O tempo também nos dá essa novidade, ultimamente de forma mais selvagem que antes, o que leva a que muitos nem pensem no Natal, mas sim no porquê de todos os anos haver cheias sempre nos mesmos sítios. Nos transportes também já se sente o espírito natalício; as pessoas andam mal-humoradas, pensam como gerir o dinheiro, como esticar o orçamento para dar ao filho, que protesta contra as aulas de substituição, aquela prenda de duzentos euros.
À porta das pastelarias cheira-se o Natal, porque nem todos o podem provar. Por detrás do balcão está um senhor gordinho, que, de alguma forma se assemelha ao Pai Natal. Quem sabe se pela cara de parvo e pelas gordas bochechas rosadas.
Na rua também os sem-abrigo e todos os menos afortunados cheiram e sentem o Natal que passa, mas que nunca chega.

Mas, como em tudo, também há o lado bom do Natal. Parece que nesta altura do ano estamos mais abertos a ajudar, se calhar porque notamos que somos, todos os dias, bafejados pela felicidade. Talvez sejamos, como diz Zé Miguel, "crápulas que têm a sorte de poder ter a vida que têm gozando ainda do previlégio de dela se poder queixar" e notemos que podemos ser úteis e deixemos de olhar só para o nosso umbigo, só durante meia dúzia de dias. Ou porventura esta é a altura do ano em que a vozinha da consciência grita mais alto, porque observamos os contrastes, que estão mais acentuados que nunca.
Por isso, faço minhas as palavras de Possidónio Cachapa, "...Bem-aventurados: (...) os que se voluntarizam todo o ano para encontrar roupas, comidas e palavras de reconforto e levam tudo isso aos vãos de escada húmidos, tresandando a urina; (...) os que irão morrer por estarem algures no mundo a dar vacinas e a meter colheres de alimentos na boca de crianças com a face coberta de moscas, enquanto à sua volta, famintos desconfiados discorrem sobre o que fará este estrangeiro no meio deles e se será muito difícil estrangulá-los e fugir com o seu relógios que parece valioso. Bem-aventurados os que amam... Porque deles, deveria ser o Reino da Terra...".

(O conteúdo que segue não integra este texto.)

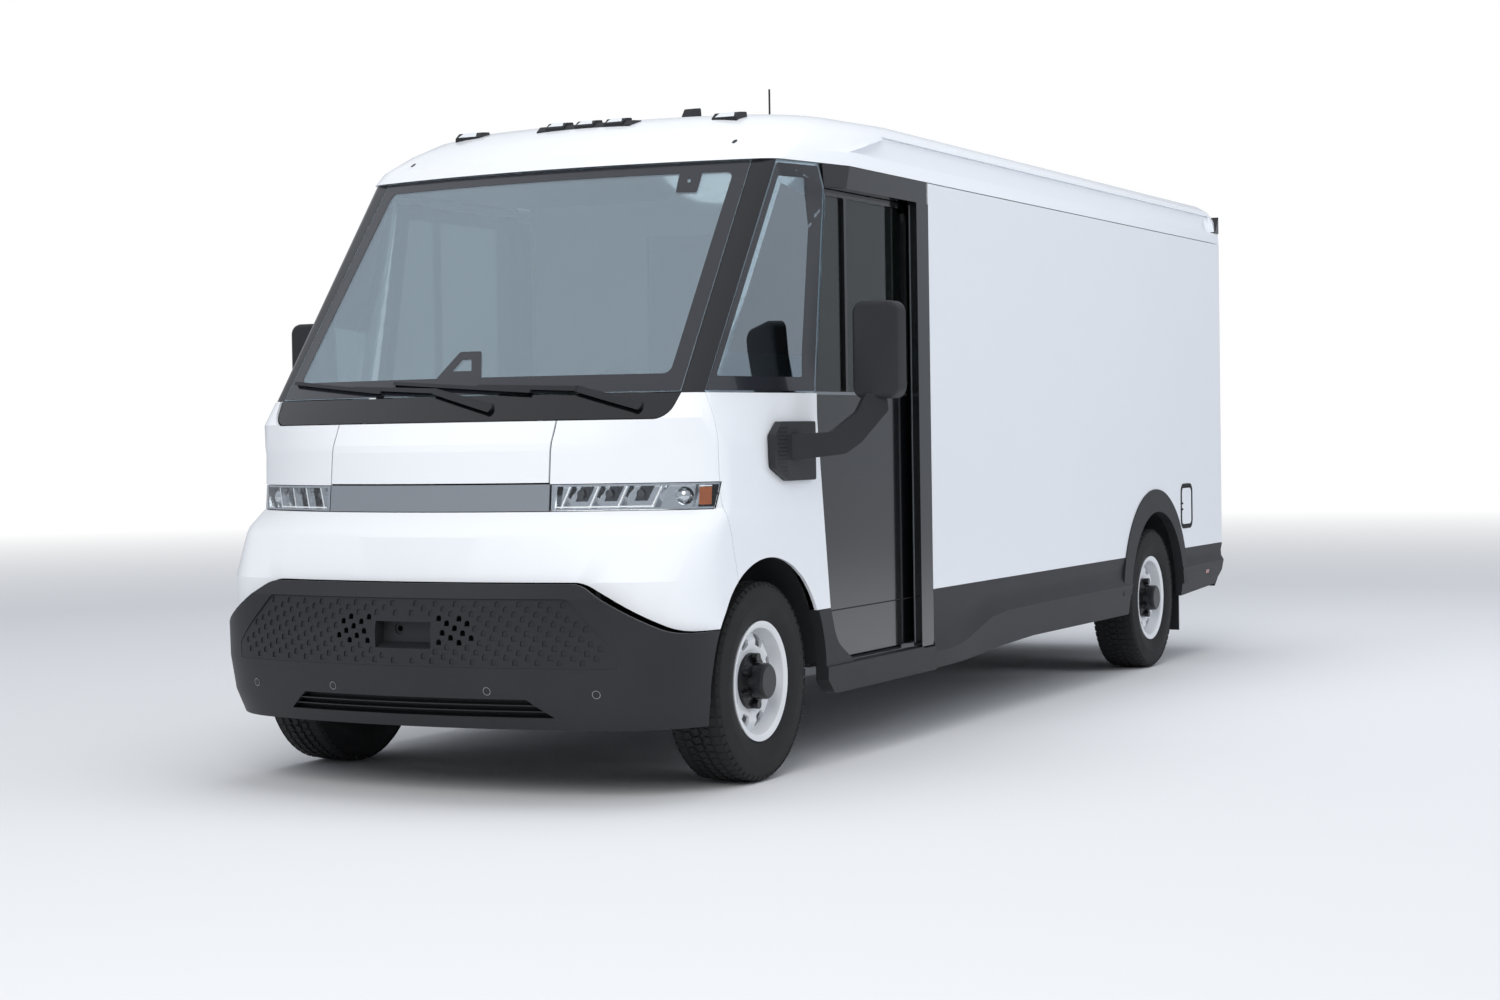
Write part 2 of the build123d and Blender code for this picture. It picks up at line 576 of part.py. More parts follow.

Tuesday, November 14, 2006

ainda acreditas?

"Talvez não haja razão nenhuma e todo eu seja demência, ou urgência, não sei…
Talvez não sejas tu, nem seja eu, nem tenhamos nós que existir.
Talvez devesse simplesmente deixar fugir o momento, em que dentro de ti navego e sonho e acordo a rir.
Talvez tu não sejas mais do que tudo aquilo que a minha imaginação quis criar.
E não sejas bom nem mau, não sejas forte nem fraco, não tenhas por dentro tanto além daquilo que eu vejo por fora (e que, aqui entre nós, é pouco…).
Talvez a razão não me acompanhe nesta viagem e eu percorra a estrada apenas como um louco, sem pequenas questões nem grandes respostas.
E então, poderão perguntar-me:
- Mas afinal, porque gostas?
Talvez eu nesse instante possa responder que é justamente
esse não sei quê, que nasce não sei quando, vem não sei como e dói não sei porquê que me faz acreditar."